Some of the solutions out there may go against what you are used to. It may go against societal norms. It may be different than family and friends.

It’s OK to feel mad. How did we get here? Why don’t the people in charge care more? What type of world are we leaving for the next generations?

Every single thing you feel in this movement is valid. And you’re not alone.

Did I mentioned how glad we are that you’re here?

  1. Start Small: It’s tempting to want to jump in feet first and do all the things. Don’t. You didn’t develop the habits you currently have overnight, and it will take time to unlearn the old and relearn the new. If you’re looking at reducing your waste, I recommend starting with a trash audit. I break it all down in this post (scroll down until you see “zero waste trash audit”).
  2. We can’t buy our way out of the climate crisis: Hard truth – our overconsumption is a major contributor to the climate crisis (and contributes to social and racial issues as well). You may see lots of products available to buy that will help you on your journey (especially if you’re venturing into reducing waste). I’m not saying that you can’t buy anything, but it’s important to start interrupting the initial instinct to buy and consume. It helps to remember the 5 R’s: refuse, reuse, reduce, repair, recycle.
  3. Community is necessary: As someone who is 100% introverted, it took me a long time to come on board with this one. I often thought that I could do it on my own. But, I can’t. And neither can you. But you know what? Having another person or a group of people who are passionate about the same things you are, who can support you, and who you can bounce ideas off of is truly amazing. So whether you are looking to get connected in your physical community (friends, family, neighbors, town), or find a group of people online, find a community that fits you right away. Here are some free community-based ideas you can do.
  4. You can’t do everything: We’re limited by our own resources – money, time, mental and physical energy, physical and mental abilities, location, and more. It’s IMPOSSIBLE to do it all.

    We all have our “focus” within the movement. As for myself? I love growing my own food (including sharing that food and seeds with other), encouraging people to get rid of lawns, and grow more native and pollinator friendly species. I also create content on this blog and my podcast, Raising Eco Minimalists to help build community and connection through sharing stories and learning.

    I’m not into protests or marches, I don’t eat 100% plant-based, at the moment I’m ordering more online because of our rural location….you get the idea.

    What works for me may not work for you, and vice versa.

    I like to look at the climate movement as a pie. Each slice of the pie is a different area to get involved in. Each piece of pie needs to be accounted for! And maybe there are a few people out there, but most of us could never tackle a whole pie in one sitting.

    If you’re not sure what area fits you best, that’s OK! For many of us, it’s trial and error. To help, I’ve created an easy quiz that will help you get an idea of where to start. It won’t tell you exactly what you should do, but instead provide inspiration on where you can begin your search.
  5. It’s normal to feel like you’re not doing enough: The climate crisis seems huge, and daunting. And it is. There is going to be a point in your journey that you feel like you’re not doing enough. We’ve all been there. You may feel tempted to give up. Please, don’t. We need you.

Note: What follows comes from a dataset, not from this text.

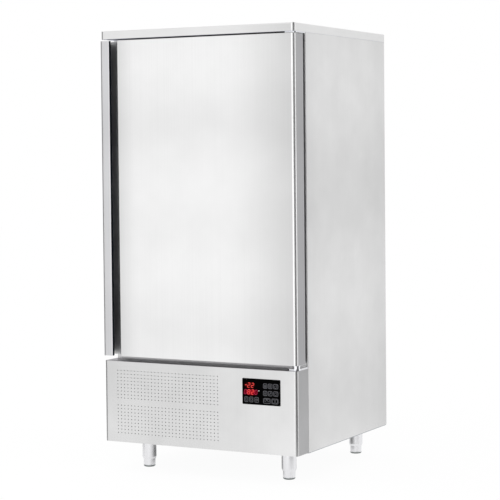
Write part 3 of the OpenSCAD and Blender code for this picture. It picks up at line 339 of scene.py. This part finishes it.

    This is a perfect time to practice self-compassion – something our society is really bad at. But it’s a good skill to have not only with the climate movement, but for your entire life. It’s so important that I’ve got an entire post with ways to practice (with actual examples).
  6. It’s easy to get burned out: Burn out runs rampant in the movement. It’s 1000% a journey, not a sprint. That’s why I recommend taking it really slow when you’re first starting out or returning. Even so, we’ve all been there. It’s OK to take a break. It’s OK to slow down. Make sure to regularly take time for yourself – it’s vital. Here are seven ways to practice sustainable self-care.

As I say at the end of every podcast episode and regularly in other places, in order to live sustainably, it must be sustainable for you.

Thank you for being here. Truly. We’re so glad you’re here.